**PROBLEM DESCRIPTION:** Print, exactly as given, each line of the data from the line containing "What parts and" up to and including its last line.

**AVAILABLE DATA:**
===

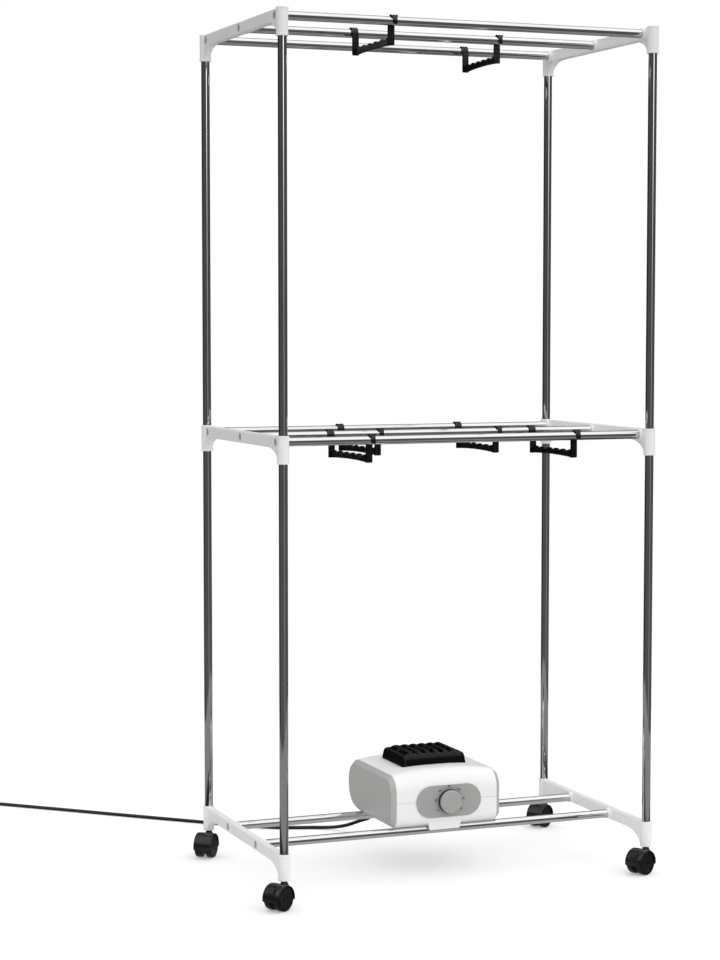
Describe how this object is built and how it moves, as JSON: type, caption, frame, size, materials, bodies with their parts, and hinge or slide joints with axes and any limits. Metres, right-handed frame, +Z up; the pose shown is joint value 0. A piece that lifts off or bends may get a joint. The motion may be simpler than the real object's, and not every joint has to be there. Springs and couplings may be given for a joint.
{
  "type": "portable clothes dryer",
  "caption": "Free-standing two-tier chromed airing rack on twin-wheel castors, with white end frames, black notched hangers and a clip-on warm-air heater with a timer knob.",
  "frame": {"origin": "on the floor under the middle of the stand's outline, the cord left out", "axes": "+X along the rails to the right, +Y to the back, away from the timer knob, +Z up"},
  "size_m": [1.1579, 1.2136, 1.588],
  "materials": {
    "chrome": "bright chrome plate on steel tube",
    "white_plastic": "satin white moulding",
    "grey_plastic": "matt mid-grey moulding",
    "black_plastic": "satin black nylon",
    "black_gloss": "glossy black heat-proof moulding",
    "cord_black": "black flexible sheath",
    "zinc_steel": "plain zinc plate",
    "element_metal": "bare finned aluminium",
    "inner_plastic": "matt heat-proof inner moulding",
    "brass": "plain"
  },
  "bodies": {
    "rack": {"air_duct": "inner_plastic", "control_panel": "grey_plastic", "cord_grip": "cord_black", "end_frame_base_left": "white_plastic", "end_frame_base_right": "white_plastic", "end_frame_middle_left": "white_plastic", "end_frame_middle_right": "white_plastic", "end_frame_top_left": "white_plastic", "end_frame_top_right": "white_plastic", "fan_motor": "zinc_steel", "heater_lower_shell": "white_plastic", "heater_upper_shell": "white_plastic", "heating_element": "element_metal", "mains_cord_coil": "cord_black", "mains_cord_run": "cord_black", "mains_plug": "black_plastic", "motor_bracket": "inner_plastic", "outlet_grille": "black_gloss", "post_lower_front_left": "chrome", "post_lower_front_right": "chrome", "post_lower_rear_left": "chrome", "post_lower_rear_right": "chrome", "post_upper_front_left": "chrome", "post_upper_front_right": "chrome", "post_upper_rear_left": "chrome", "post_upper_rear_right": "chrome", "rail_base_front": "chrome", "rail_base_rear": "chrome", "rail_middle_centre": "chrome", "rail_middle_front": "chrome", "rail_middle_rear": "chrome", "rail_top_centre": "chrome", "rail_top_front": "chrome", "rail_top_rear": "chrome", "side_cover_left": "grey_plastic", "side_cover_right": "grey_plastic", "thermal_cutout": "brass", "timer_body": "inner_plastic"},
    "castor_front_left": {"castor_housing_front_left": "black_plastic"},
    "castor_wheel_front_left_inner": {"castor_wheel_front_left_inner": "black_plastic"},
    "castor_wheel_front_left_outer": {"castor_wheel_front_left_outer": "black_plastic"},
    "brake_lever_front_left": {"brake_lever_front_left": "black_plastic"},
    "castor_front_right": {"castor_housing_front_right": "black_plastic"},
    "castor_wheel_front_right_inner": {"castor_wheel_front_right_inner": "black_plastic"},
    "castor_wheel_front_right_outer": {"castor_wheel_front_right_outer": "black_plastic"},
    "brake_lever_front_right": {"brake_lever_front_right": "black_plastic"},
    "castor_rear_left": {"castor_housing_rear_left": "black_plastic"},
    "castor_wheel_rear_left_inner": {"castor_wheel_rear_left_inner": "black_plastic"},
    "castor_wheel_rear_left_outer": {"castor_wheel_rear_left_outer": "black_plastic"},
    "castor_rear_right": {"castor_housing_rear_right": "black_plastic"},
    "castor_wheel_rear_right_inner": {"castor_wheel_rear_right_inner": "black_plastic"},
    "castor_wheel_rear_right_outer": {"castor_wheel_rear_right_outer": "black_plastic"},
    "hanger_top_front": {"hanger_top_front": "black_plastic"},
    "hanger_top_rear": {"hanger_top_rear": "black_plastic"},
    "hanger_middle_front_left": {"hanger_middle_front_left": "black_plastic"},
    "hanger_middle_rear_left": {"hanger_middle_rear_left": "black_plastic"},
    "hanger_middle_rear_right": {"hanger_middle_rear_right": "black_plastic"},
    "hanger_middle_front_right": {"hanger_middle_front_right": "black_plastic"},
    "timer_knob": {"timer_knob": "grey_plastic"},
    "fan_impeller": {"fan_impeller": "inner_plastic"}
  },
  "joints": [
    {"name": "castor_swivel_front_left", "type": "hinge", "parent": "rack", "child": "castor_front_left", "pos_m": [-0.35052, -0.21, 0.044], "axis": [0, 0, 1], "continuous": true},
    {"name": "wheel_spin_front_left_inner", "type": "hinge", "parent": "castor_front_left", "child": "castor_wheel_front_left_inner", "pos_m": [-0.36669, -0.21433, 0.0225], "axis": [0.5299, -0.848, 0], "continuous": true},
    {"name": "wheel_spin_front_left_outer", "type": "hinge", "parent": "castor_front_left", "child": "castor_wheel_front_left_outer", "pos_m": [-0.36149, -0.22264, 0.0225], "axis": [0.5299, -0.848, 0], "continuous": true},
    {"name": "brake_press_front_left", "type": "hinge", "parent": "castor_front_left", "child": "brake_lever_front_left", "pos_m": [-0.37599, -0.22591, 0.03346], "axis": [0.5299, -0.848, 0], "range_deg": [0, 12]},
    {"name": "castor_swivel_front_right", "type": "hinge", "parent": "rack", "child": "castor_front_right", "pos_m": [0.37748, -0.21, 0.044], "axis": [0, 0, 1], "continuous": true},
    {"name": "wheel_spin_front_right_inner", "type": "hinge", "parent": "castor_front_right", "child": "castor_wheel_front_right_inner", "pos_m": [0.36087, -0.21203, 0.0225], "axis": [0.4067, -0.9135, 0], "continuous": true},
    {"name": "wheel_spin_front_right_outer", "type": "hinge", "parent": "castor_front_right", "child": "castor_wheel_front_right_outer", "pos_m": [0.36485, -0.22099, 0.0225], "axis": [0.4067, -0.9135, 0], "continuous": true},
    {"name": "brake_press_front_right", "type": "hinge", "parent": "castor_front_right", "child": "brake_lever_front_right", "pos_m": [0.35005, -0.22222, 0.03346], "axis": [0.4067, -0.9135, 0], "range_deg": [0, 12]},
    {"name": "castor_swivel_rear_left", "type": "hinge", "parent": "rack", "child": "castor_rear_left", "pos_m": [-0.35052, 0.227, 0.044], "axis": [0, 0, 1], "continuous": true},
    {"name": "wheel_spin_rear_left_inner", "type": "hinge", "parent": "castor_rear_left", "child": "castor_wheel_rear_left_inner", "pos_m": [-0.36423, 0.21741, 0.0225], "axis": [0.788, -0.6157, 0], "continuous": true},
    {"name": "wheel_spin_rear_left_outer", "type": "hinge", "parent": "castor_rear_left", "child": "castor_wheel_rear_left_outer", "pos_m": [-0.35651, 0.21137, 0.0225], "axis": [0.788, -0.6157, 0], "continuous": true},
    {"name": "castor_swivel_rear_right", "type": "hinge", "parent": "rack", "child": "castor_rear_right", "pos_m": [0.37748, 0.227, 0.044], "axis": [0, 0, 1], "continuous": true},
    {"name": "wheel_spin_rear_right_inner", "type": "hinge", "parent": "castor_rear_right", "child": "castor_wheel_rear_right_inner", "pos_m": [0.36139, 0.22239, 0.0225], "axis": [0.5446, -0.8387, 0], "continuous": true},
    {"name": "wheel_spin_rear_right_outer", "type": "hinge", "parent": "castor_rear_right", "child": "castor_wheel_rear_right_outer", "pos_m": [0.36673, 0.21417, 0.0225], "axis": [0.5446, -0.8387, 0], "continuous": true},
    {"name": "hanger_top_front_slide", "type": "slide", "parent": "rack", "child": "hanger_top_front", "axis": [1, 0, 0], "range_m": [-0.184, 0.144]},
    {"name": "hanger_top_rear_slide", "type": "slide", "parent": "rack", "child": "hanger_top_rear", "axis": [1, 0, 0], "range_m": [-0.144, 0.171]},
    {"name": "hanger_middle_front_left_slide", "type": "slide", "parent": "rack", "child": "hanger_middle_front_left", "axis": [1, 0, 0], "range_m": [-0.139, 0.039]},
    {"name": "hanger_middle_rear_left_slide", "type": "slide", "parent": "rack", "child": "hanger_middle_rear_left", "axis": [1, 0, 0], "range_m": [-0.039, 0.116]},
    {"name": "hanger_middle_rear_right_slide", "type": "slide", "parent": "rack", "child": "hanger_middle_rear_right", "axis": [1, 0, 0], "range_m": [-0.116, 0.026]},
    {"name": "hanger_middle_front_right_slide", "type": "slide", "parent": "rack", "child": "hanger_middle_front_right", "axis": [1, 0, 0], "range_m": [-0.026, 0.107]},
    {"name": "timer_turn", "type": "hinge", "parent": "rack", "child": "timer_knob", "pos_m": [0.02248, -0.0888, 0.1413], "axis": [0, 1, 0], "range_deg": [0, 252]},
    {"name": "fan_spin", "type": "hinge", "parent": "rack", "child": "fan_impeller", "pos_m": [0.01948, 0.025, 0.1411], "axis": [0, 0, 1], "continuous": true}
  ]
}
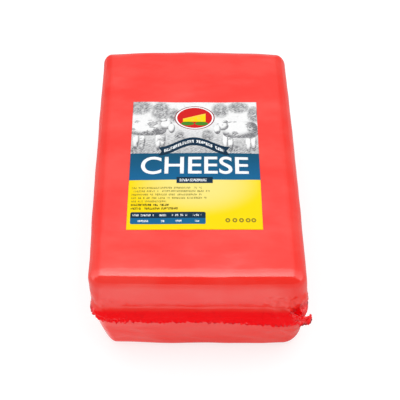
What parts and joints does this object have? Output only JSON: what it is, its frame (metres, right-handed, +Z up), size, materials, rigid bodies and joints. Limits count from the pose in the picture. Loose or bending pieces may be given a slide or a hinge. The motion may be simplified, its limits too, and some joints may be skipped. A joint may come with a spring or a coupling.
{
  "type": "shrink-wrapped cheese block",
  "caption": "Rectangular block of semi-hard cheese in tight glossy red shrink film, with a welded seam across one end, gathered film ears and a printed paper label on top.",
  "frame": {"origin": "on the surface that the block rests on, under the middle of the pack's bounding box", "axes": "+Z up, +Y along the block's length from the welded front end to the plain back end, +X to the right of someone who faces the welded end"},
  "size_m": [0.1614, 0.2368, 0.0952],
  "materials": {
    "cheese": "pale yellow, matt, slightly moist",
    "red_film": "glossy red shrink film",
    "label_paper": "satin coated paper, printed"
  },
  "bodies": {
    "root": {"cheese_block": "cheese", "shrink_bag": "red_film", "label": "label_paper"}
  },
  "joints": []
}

===

**EXERCISE ANSWER:**
What parts and joints does this object have? Output only JSON: what it is, its frame (metres, right-handed, +Z up), size, materials, rigid bodies and joints. Limits count from the pose in the picture. Loose or bending pieces may be given a slide or a hinge. The motion may be simplified, its limits too, and some joints may be skipped. A joint may come with a spring or a coupling.
{
  "type": "shrink-wrapped cheese block",
  "caption": "Rectangular block of semi-hard cheese in tight glossy red shrink film, with a welded seam across one end, gathered film ears and a printed paper label on top.",
  "frame": {"origin": "on the surface that the block rests on, under the middle of the pack's bounding box", "axes": "+Z up, +Y along the block's length from the welded front end to the plain back end, +X to the right of someone who faces the welded end"},
  "size_m": [0.1614, 0.2368, 0.0952],
  "materials": {
    "cheese": "pale yellow, matt, slightly moist",
    "red_film": "glossy red shrink film",
    "label_paper": "satin coated paper, printed"
  },
  "bodies": {
    "root": {"cheese_block": "cheese", "shrink_bag": "red_film", "label": "label_paper"}
  },
  "joints": []
}